Former Milwaukee Police Officer Christopher Manney files appeal to get his job back

MILWAUKEE (WITI) -- Former Milwaukee Police Officer Christopher Manney has filed an appeal in an effort to get his job back.

The appeal was filed Tuesday, May 5th with the Milwaukee City Attorney's Office and the Fire and Police Commission.

Manney shot and killed 31-year-old Dontre Hamilton in Red Arrow Park in downtown Milwaukee on April 30th, 2014.

In final and unanimous decisions, a Fire and Police Commission panel ruled March 23rd Manney would not get his job back. The decisions came after a five-day appeal hearing. The panel ruled Manney violated MPD policy and procedure when he performed that pat down, and also that Manney's use of force on April 30th was a violation of policy. The panel then decided to uphold Manney's permanent termination from MPD.

Phase one of Manney's appeal hearing involved two questions: 1) Did Manney violate MPD's protocol and code of conduct in his pat down of Dontre Hamilton -- and 2) Did Manney's use of force violate MPD's protocol and code of conduct?

The Fire and Police Commission panel said "yes" to those questions -- with all three commissioners on the panel signing the ruling.

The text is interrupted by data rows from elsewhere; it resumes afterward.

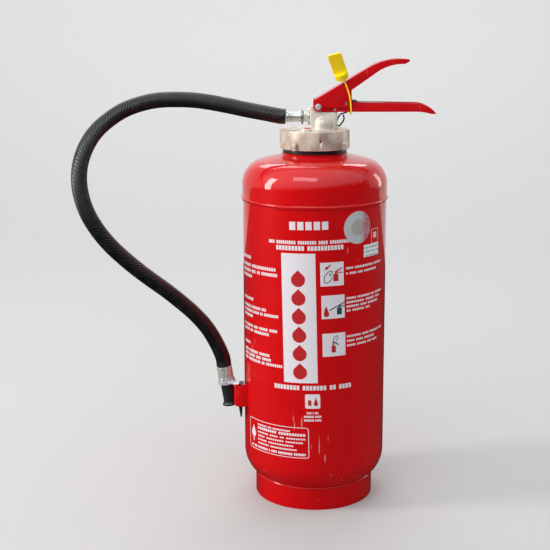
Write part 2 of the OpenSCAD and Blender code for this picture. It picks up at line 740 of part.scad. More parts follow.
module plunger() {
    color("silver") translate([plunger_x, 0, 0]) {
        intersection() {
            translate([0, 0, button_z(0)]) sphere(r = button_r, $fn = fine);
            translate([-far / 2, -far / 2, button_z(0) - sliver]) cube([far, far, far]);
        }
        translate([0, 0, button_low]) cylinder(r = button_r, h = button_z(0) - button_low, $fn = fine);
        translate([0, 0, needle_z + 10])
            cylinder(r = stem_r, h = button_low - needle_z - 10 + sliver, $fn = small);
        translate([0, 0, needle_z + 3])
            cylinder(r = needle_r, h = 7 + sliver, $fn = small);
        translate([0, 0, needle_z]) cylinder(r1 = 0.3, r2 = needle_r, h = 3, $fn = small);
    }
}
module gland_nut() {
    color("goldenrod") translate([plunger_x, 0, well_z]) tube(well_r - sliver, stem_r + run_gap, gland_t);
}
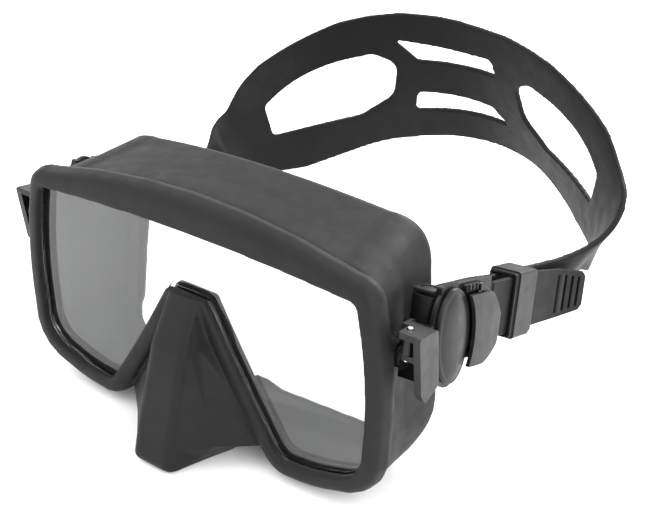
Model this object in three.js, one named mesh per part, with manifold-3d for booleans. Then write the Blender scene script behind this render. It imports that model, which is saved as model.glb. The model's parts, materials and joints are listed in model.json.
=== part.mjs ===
// A frameless single-lens diving mask with a split head strap and two ratchet buckles.
// Millimetres. +X is one side of the mask, +Y runs back towards the face, +Z is up.
// The origin is on the front face of the lens, midway between its top edge and its nose notch.
import * as THREE from "three";
import { mergeVertices } from "three/addons/utils/BufferGeometryUtils.js";
import Module from "manifold-3d";

const wasm = await Module();
wasm.setup();
const deg = THREE.MathUtils.degToRad;

// ---- Driving dimensions ----

const GAP = 0.3; // clearance between pieces that touch
const LENS_THICK = 3.6;
const LENS_LAP = 2.5; // how far the lens reaches past the window, into its groove
const RIM_FRONT = -3.5; // front of the rim, ahead of the lens face
const RIM_EDGE = -0.5; // where the rim's rounded front ends
const RIM_BULGE = 0.6; // how far the rim swells between there and its back
const RIM_BACK = 5.2;
const CAVITY_FRONT = 7; // front of the space for the face
const WALL = 2.4; // silicone wall
const RING_IN = 3.1; // stiff ring round the lens: inner and outer distance from the window
const RING_OUT = 4.6;

// Half of the window's outline: corner x, corner z, corner radius, bow of the edge that follows.
const WINDOW = [
  [70.8, 11, 4, 1.8],
  [76, -55.7, 16, 0.6],
  [40.4, -62.6, 7, 0.6],
  [8.5, -10.3, 2.5, 0],
];
const WINDOW_BROW = 2.7; // bow of the window's top edge
const RIM_WIDTH = [6.2, 7, 6.4, 6.4]; // rim width beside each edge: side, bottom, nose side, notch
const RIM_TOP_WIDTH = 6.4;
const RIM_BROW = 8; // bow of the rim's top edge

const REST_Z = -72; // the nose pocket's underside
const SKIRT_BACK = 46; // where the side wall folds in
const FLANGE = 8; // width of the face seal's fold, at the brow and sides
const LOW_FLANGE = 5; // and under the eyes

// Nose pocket: height, y of its front face, half width of its front face.
const NOSE_RIDGE = [
  [-9, -3.4, 6.5],
  [-16, -7.6, 7.4],
  [-28, -13.6, 8.2],
  [-53, -20.6, 8.6],
  [-62, -23, 8.7],
  [-68, -24.4, 8.8],
];
const NOSE_ROUND = 4; // rounding below the pocket

// Harness: both hinge pins stand in one frame, pitched down towards the back.
const PIN_X = 84;
const PIN_Y = 5.5;
const PIN_Z = -9.3;
const PITCH = deg(8.5);
const BUCKLE_PITCH = deg(6.5); // each buckle points further down than its bracket
const BUCKLE_ROLL = deg(5); // and leans out at the bottom, as the skirt's side does
const SPLAY = deg(4.2); // and points outwards
const PIN_RADIUS = 0.9;
const KNUCKLE_RADIUS = 2.1;
const KNUCKLE = [3.6, 9.3]; // the knuckle's ends, between the bracket's ears
const EAR_TOP = 11.7; // half height of the bracket
const EAR_THICK = 2;
const STUD_RADIUS = 3.5;
const STUD_BACK = 4.5; // the stud's distance behind the pin
const STUD_DEEP = 2.2;
const STUD_Y = PIN_Y + STUD_BACK * Math.cos(PITCH);
const STUD_Z = PIN_Z - STUD_BACK * Math.sin(PITCH);
const BOSS_RADIUS = 4.9; // silicone boss round the stud
const PLATE_IN = -4.2; // inner face of the bracket's back plate, from the pin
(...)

In phase two, the commissioners ruled that Chief Flynn's firing of Manney was appropriate and justified.

In his firing of Manney, Chief Flynn said Manney's actions escalated the interaction with a mentally ill man to the point deadly force was necessary. In his closing statements during the appeal hearing before the FPC panel, Chief Flynn's attorney argued Manney should be held responsible.

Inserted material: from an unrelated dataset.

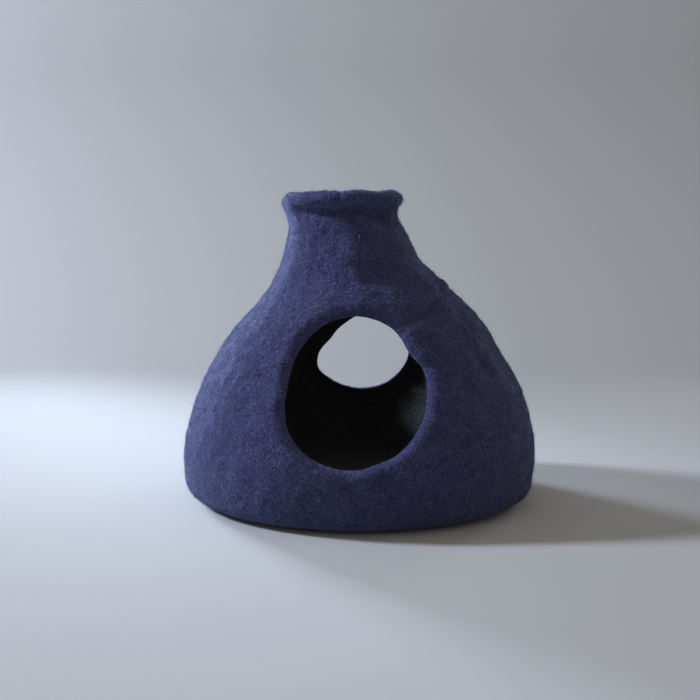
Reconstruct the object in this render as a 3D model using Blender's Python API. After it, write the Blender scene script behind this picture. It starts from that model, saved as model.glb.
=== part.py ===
"""Felt cat cave: a cat's sleeping cave in thick wool felt, made in one seamless piece.

The shell has a flat underside, a wide round belly and a neck that leans to its left,
with a rolled collar round the open mouth.  A round entrance goes through the front
wall and a smaller opening through the back wall, both with rounded, turned-in lips.

Metres, +Z up, the front faces -Y.  The origin is the middle of the underside.
"""
from collections import namedtuple

import bmesh
import bpy
import numpy as np

# ---- Driving dimensions -------------------------------------------------------------

HEIGHT = 0.430           # floor to the crest of the collar
BELLY = 0.246            # widest reach of the belly from the axis
WALL = 0.009             # thickness of the felt
COLUMNS = 72             # faces round the shell
LIP_FACES = 4            # faces over the rounded lip of an opening
LIP_SINK = 0.0035        # how far the wall turns in at a lip
LIP_REACH = 0.008        # how far from the lip the wall starts to turn in
BEND_LIMIT = 1.8         # the mesh bends round an opening out to this many times its size
SLOPE_STEP = 0.0005      # step along the skin for working out its slope
WALL_READINGS = 400      # readings of the wall's height between the floor and the crest
WOOL_COLOUR = (0.066, 0.068, 0.176, 1.0)
WOOL_ROUGHNESS = 0.95

# One row for each level section, from the middle of the underside up the wall, over the
# collar and down into the throat.  The reaches go from the axis to the outer skin, and
# `faces` is how many rows of faces lead to the next section.
Section = namedtuple("Section", "height left right front back faces")
SECTIONS = (
    Section(0.000, 0.055, 0.055, 0.055, 0.055, 1),
    Section(0.000, 0.110, 0.110, 0.107, 0.107, 1),
    Section(0.000, 0.160, 0.160, 0.154, 0.156, 1),
    Section(0.000, 0.203, 0.203, 0.194, 0.196, 1),
    Section(0.003, 0.221, 0.221, 0.207, 0.210, 1),
    Section(0.015, 0.239, 0.239, 0.224, 0.227, 2),
    Section(0.040, BELLY, 0.245, 0.235, 0.236, 2),
    Section(0.075, BELLY, BELLY, 0.239, 0.239, 2),
    Section(0.120, 0.237, 0.238, 0.233, 0.233, 2),
    Section(0.165, 0.219, 0.223, 0.221, 0.221, 2),
    Section(0.205, 0.199, 0.198, 0.202, 0.202, 2),
    Section(0.245, 0.170, 0.174, 0.175, 0.176, 2),
    Section(0.280, 0.139, 0.142, 0.146, 0.148, 2),
    Section(0.310, 0.119, 0.111, 0.119, 0.122, 1),
    Section(0.335, 0.108, 0.084, 0.102, 0.104, 1),
    Section(0.360, 0.102, 0.072, 0.090, 0.091, 1),
    Section(0.384, 0.0990, 0.0600, 0.0815, 0.0820, 1),
    Section(0.395, 0.1010, 0.0540, 0.0786, 0.0805, 1),
    Section(0.401, 0.1032, 0.0530, 0.0756, 0.0796, 1),
    Section(0.405, 0.1046, 0.0534, 0.0761, 0.0782, 1),
    Section(0.409, 0.1065, 0.0545, 0.0790, 0.0784, 1),
    Section(0.412, 0.1076, 0.0564, 0.0828, 0.0797, 1),
    Section(0.415, 0.1081, 0.0581, 0.0864, 0.0820, 1),
    Section(0.418, 0.1079, 0.0590, 0.0888, 0.0848, 1),
    Section(0.421, 0.1070, 0.0588, 0.0894, 0.0868, 1),
    Section(0.424, 0.1055, 0.0574, 0.0884, 0.0870, 1),
    Section(0.4265, 0.1034, 0.0552, 0.0862, 0.0852, 1),
    Section(0.4285, 0.1008, 0.0525, 0.0826, 0.0815, 1),
    Section(HEIGHT, 0.0960, 0.0470, 0.0760, 0.0735, 1),
    Section(0.427, 0.086, 0.040, 0.066, 0.065, 1),
    Section(0.418, 0.083, 0.036, 0.061, 0.061, 1),
    Section(0.406, 0.084, 0.037, 0.062, 0.062, 1),
    Section(0.393, 0.087, 0.040, 0.065, 0.065, 0),
)
FLOOR_EDGE = 3           # the section where the flat underside ends
THROAT_SECTION = 16      # the inner skin joins the throat at this section's level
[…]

“There`s a set of training and enforcements that you are taught and you don`t go hands on and start frisking somebody only because they appear to be mentally ill. Christopher Manney treated Hamilton as though he were a dangerous criminal instead of following his training,” Milwaukee Police Chief Ed Flynn said in announcing Manney’s firing from MPD.

During testimoy before the FPC panel, Chief Flynn explained in detail why he fired Manney.

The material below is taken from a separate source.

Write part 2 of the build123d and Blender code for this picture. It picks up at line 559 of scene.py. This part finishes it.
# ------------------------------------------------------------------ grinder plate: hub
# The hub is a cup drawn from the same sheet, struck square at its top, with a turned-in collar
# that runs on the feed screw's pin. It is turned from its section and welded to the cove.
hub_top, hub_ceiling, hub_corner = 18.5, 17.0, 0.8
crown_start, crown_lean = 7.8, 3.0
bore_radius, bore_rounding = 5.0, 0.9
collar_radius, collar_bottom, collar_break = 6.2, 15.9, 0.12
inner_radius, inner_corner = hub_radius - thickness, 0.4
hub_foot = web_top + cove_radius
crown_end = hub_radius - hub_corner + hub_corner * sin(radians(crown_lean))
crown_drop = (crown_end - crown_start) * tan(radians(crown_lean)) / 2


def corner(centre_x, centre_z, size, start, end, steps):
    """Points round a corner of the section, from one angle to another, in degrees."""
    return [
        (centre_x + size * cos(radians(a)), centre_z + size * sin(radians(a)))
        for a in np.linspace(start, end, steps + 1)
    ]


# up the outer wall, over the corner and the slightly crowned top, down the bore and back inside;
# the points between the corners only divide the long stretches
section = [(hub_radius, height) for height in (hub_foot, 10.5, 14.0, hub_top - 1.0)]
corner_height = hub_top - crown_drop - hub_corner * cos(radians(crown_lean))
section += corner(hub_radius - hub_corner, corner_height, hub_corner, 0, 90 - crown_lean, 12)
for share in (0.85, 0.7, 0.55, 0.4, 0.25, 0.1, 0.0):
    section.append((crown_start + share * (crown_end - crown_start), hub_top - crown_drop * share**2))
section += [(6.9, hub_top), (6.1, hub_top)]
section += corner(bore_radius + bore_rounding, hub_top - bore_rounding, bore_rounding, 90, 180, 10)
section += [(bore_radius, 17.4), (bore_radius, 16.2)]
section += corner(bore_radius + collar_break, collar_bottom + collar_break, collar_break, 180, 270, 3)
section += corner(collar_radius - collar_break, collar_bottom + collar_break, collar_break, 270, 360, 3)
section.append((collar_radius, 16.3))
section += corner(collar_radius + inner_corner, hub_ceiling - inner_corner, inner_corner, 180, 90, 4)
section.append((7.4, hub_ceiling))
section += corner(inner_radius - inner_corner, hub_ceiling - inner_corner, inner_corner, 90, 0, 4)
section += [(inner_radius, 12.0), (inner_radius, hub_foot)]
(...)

“He violated our core value of competence and he did so in a way that unfortunately and tragically resulted in him having to use deadly force to protect himself. He did not indicate any objective reason, based on his observations, for wanting to pat down Mr. Hamilton except for the fact that he thought he was homeless. But there is nothing in that report to indicate that he thought that Mr. Hamilton was committing a crime; that Mr. Hamilton was in fact personally in possession of a weapon. He was not investigating a crime. There were no suspicions being attached to Mr. Hamilton’s behavior. But rather, in his initial response to charges, it was simply that he appeared to be a homeless man and they often carry knives," Flynn said.

Dontre Hamilton's family was elated by the FPC panel's decision to uphold Manney's firing.

"We know Christopher Manney didn`t do his job properly. We`ve been stating that to this Fire and Police Commission for a long time," Nate Hamilton said.

The case now goes back to the court system. A judge will decide whether Manney will get his job back.

The Fire and Police Commission has five days to notify the circuit court that an appeal has been filed. Once the court is notified, the appeal will be assigned to the court and a judge.

In December, Milwaukee County District Attorney John Chisholm announced Manney wouldn’t face criminal charges in this case.